* START *

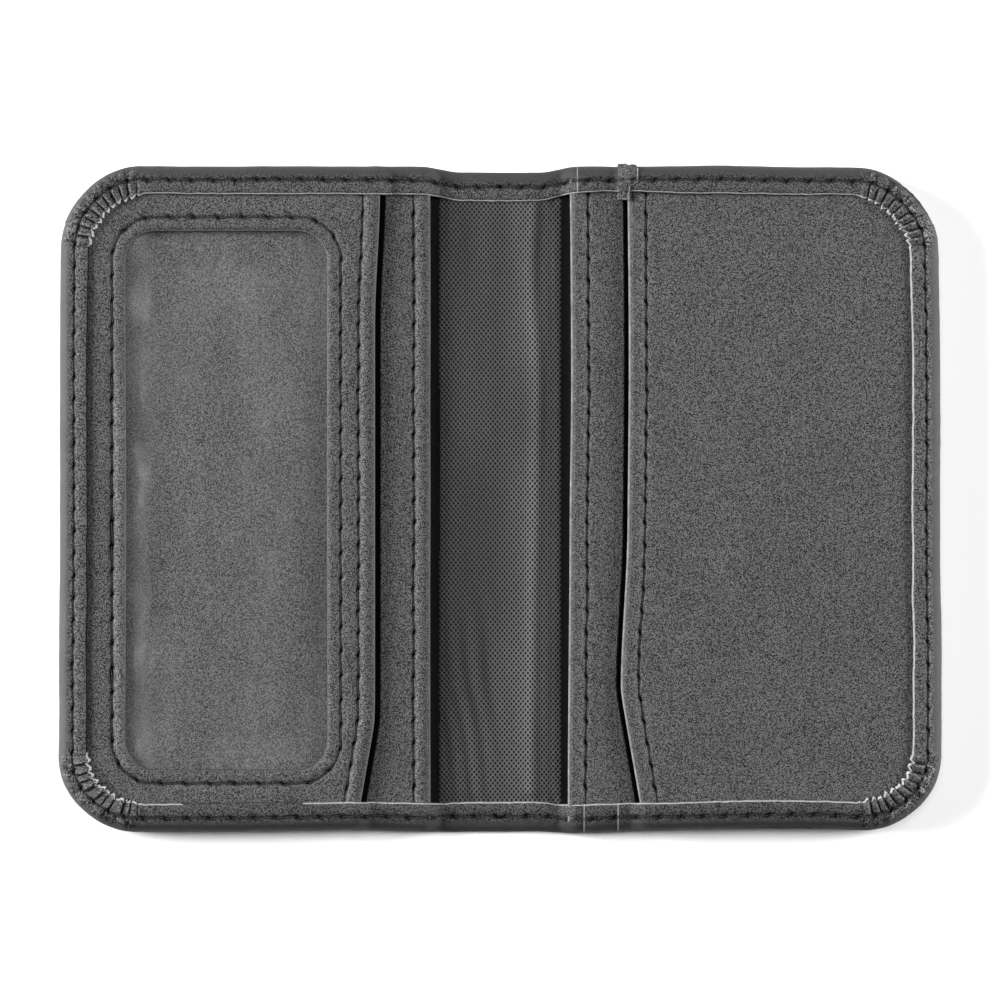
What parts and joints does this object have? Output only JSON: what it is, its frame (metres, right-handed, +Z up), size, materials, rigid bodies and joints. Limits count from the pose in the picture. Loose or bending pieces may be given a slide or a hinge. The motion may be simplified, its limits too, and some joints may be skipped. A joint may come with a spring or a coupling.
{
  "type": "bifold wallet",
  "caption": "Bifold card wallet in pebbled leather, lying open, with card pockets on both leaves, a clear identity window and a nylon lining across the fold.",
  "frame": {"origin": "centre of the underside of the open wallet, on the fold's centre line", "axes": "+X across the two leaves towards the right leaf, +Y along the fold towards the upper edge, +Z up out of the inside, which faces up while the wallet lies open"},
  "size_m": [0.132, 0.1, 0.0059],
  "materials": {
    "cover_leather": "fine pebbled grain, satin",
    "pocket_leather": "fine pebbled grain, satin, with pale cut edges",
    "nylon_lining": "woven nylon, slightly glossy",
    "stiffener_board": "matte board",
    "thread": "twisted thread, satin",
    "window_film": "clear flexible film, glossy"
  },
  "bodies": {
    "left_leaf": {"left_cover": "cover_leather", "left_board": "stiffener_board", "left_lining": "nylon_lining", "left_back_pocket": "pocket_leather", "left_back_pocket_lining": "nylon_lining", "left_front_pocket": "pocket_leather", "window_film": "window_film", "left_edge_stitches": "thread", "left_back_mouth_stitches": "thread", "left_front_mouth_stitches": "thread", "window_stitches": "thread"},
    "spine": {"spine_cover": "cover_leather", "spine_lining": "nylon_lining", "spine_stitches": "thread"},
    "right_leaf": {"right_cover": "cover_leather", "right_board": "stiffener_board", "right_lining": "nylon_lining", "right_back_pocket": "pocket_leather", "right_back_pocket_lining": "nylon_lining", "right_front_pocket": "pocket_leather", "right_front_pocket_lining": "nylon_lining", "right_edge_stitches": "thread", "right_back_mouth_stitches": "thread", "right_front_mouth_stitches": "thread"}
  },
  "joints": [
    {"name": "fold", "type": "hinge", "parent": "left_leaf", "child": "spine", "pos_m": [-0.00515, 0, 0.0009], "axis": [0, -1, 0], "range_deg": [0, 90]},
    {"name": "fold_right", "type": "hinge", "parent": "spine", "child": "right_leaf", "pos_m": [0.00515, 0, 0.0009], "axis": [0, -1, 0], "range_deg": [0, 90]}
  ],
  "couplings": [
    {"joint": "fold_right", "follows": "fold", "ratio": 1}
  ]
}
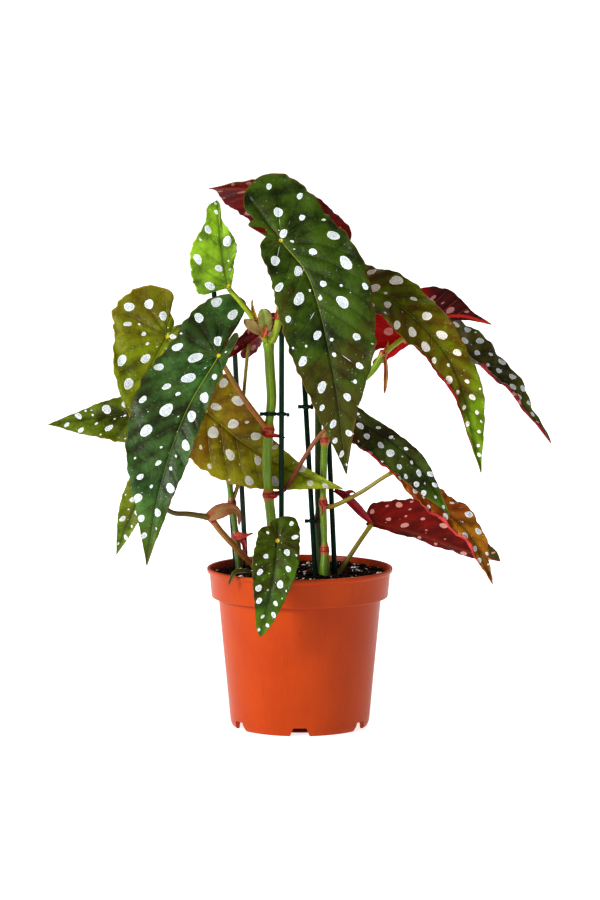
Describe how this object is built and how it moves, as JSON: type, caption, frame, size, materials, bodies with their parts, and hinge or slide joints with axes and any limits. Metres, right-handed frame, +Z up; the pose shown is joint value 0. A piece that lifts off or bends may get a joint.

* END *

### WRITTEN PROBLEM
Write out the entire listing exactly.

### TASK RESPONSE
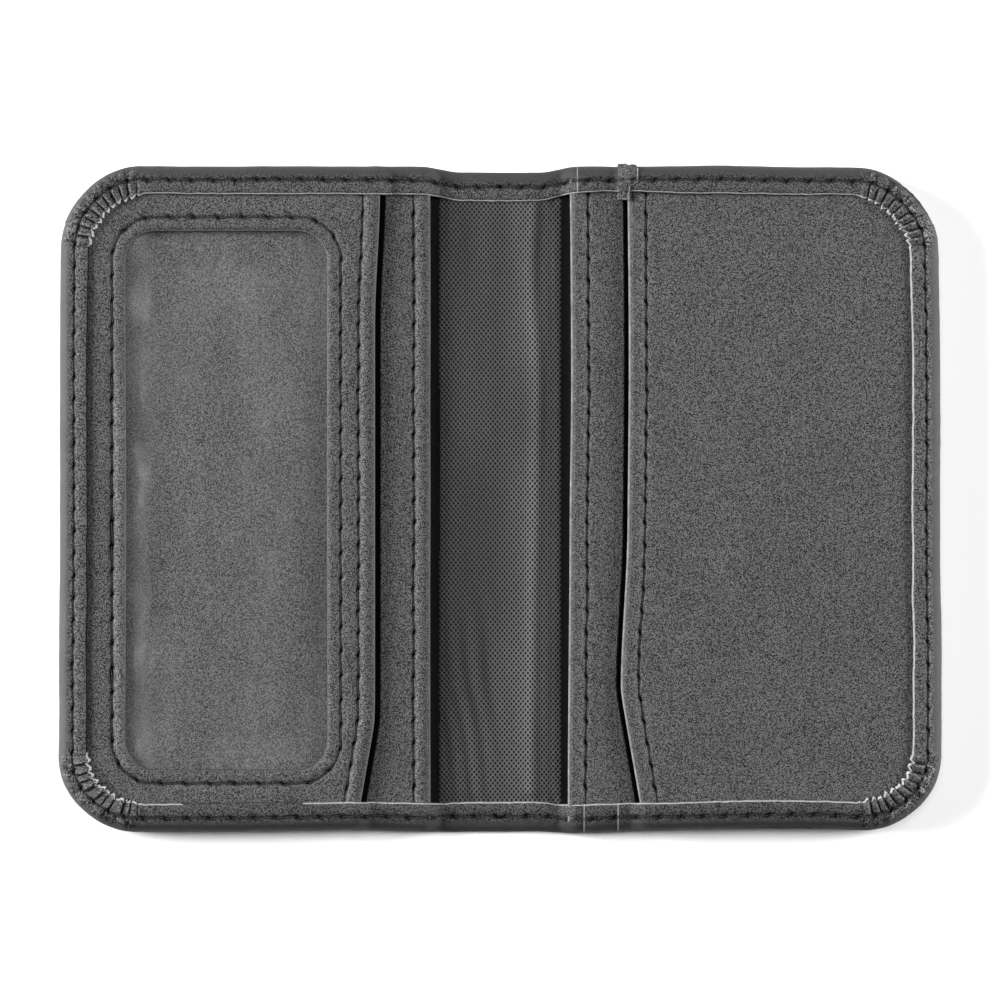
What parts and joints does this object have? Output only JSON: what it is, its frame (metres, right-handed, +Z up), size, materials, rigid bodies and joints. Limits count from the pose in the picture. Loose or bending pieces may be given a slide or a hinge. The motion may be simplified, its limits too, and some joints may be skipped. A joint may come with a spring or a coupling.
{
  "type": "bifold wallet",
  "caption": "Bifold card wallet in pebbled leather, lying open, with card pockets on both leaves, a clear identity window and a nylon lining across the fold.",
  "frame": {"origin": "centre of the underside of the open wallet, on the fold's centre line", "axes": "+X across the two leaves towards the right leaf, +Y along the fold towards the upper edge, +Z up out of the inside, which faces up while the wallet lies open"},
  "size_m": [0.132, 0.1, 0.0059],
  "materials": {
    "cover_leather": "fine pebbled grain, satin",
    "pocket_leather": "fine pebbled grain, satin, with pale cut edges",
    "nylon_lining": "woven nylon, slightly glossy",
    "stiffener_board": "matte board",
    "thread": "twisted thread, satin",
    "window_film": "clear flexible film, glossy"
  },
  "bodies": {
    "left_leaf": {"left_cover": "cover_leather", "left_board": "stiffener_board", "left_lining": "nylon_lining", "left_back_pocket": "pocket_leather", "left_back_pocket_lining": "nylon_lining", "left_front_pocket": "pocket_leather", "window_film": "window_film", "left_edge_stitches": "thread", "left_back_mouth_stitches": "thread", "left_front_mouth_stitches": "thread", "window_stitches": "thread"},
    "spine": {"spine_cover": "cover_leather", "spine_lining": "nylon_lining", "spine_stitches": "thread"},
    "right_leaf": {"right_cover": "cover_leather", "right_board": "stiffener_board", "right_lining": "nylon_lining", "right_back_pocket": "pocket_leather", "right_back_pocket_lining": "nylon_lining", "right_front_pocket": "pocket_leather", "right_front_pocket_lining": "nylon_lining", "right_edge_stitches": "thread", "right_back_mouth_stitches": "thread", "right_front_mouth_stitches": "thread"}
  },
  "joints": [
    {"name": "fold", "type": "hinge", "parent": "left_leaf", "child": "spine", "pos_m": [-0.00515, 0, 0.0009], "axis": [0, -1, 0], "range_deg": [0, 90]},
    {"name": "fold_right", "type": "hinge", "parent": "spine", "child": "right_leaf", "pos_m": [0.00515, 0, 0.0009], "axis": [0, -1, 0], "range_deg": [0, 90]}
  ],
  "couplings": [
    {"joint": "fold_right", "follows": "fold", "ratio": 1}
  ]
}
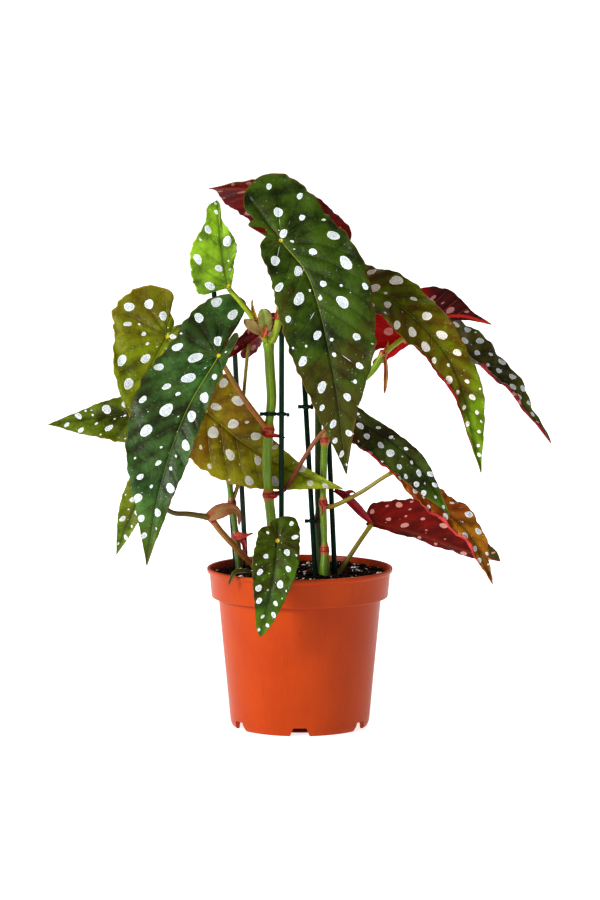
Describe how this object is built and how it moves, as JSON: type, caption, frame, size, materials, bodies with their parts, and hinge or slide joints with axes and any limits. Metres, right-handed frame, +Z up; the pose shown is joint value 0. A piece that lifts off or bends may get a joint.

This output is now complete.